Failure to pull repo on hifis-runner-manager-1 (per-build networking)
I've observed some jobs on shared runners during failing to pull the project's Git repo due to a connection error. This seems to be isolated to jobs being run/managed by hifis-runner-manager-1.
Getting source from Git repository
Fetching changes with git depth set to 50...

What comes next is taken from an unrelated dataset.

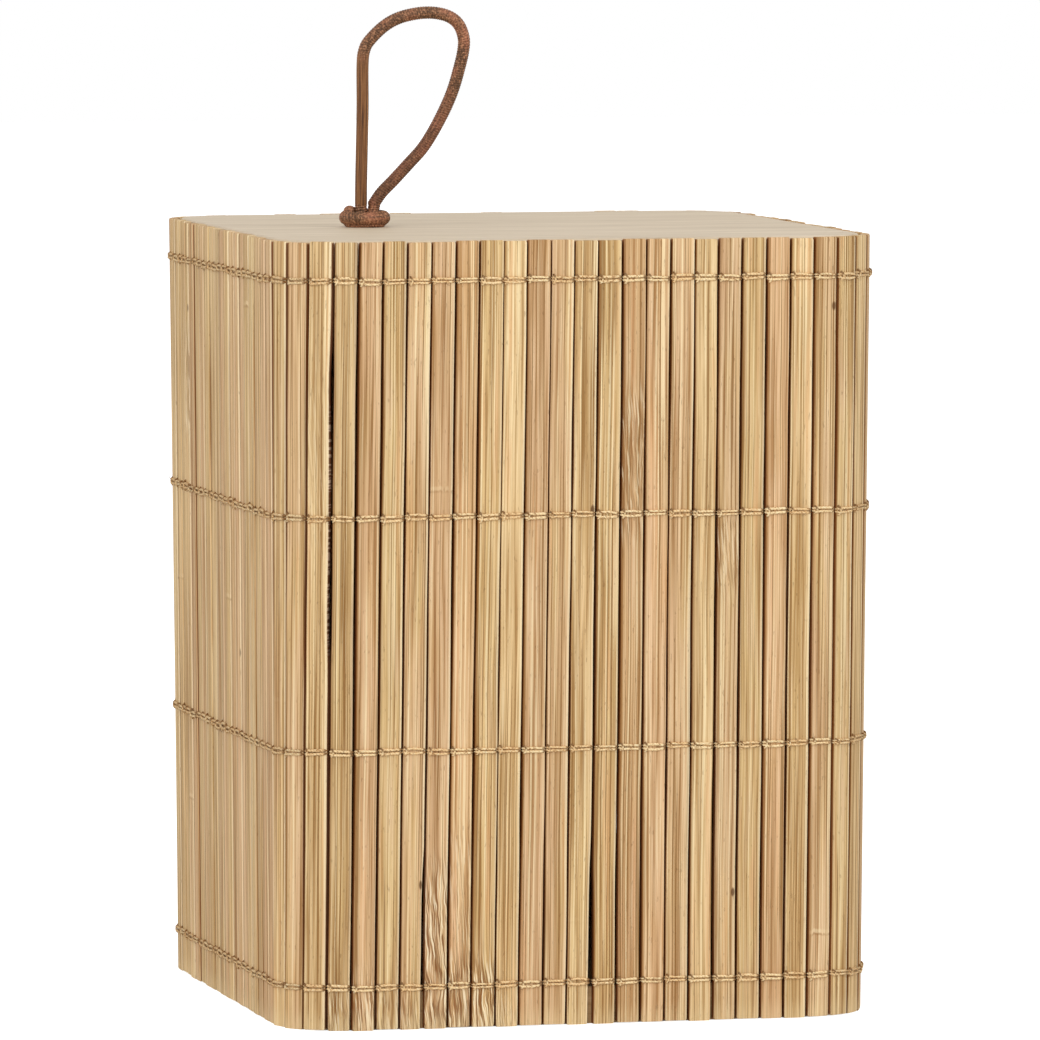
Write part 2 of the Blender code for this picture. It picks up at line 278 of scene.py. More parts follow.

Initialized empty Git repository in /builds/kit-scc-sdm/onlinestorage/httpd-docker/.git/
Created fresh repository.
fatal: unable to access 'https://gitlab.hzdr.de/kit-scc-sdm/onlinestorage/httpd-docker.git/': OpenSSL SSL_connect: Connection reset by peer in connection to gitlab.hzdr.de:443
Jobs fail to pull the repo on hifis-runner-manager-1:
- https://gitlab.hzdr.de/kit-scc-sdm/onlinestorage/httpd-docker/-/jobs/409851
- https://gitlab.hzdr.de/kit-scc-sdm/onlinestorage/httpd-docker/-/jobs/409853
- https://gitlab.hzdr.de/kit-scc-sdm/onlinestorage/httpd-docker/-/jobs/409862
Same jobs succeed on gitlab-runner-manager.hemera (these are retries via web UI of the jobs above):
- https://gitlab.hzdr.de/kit-scc-sdm/onlinestorage/httpd-docker/-/jobs/409852
- https://gitlab.hzdr.de/kit-scc-sdm/onlinestorage/httpd-docker/-/jobs/409863
- https://gitlab.hzdr.de/kit-scc-sdm/onlinestorage/httpd-docker/-/jobs/409874
This might be related to the FF_NETWORK_PER_BUILD
feature flag being enabled, which switches on the per-build networking mode where each job receives an ephemeral Docker network attached to all containers.
Side note: Runner 25 mentioned on the list of Shared Runners in the wiki no longer exists, presumably it was replaced by hifis-runner-manager-1. Using names instead of numeric IDs may be more maintainable?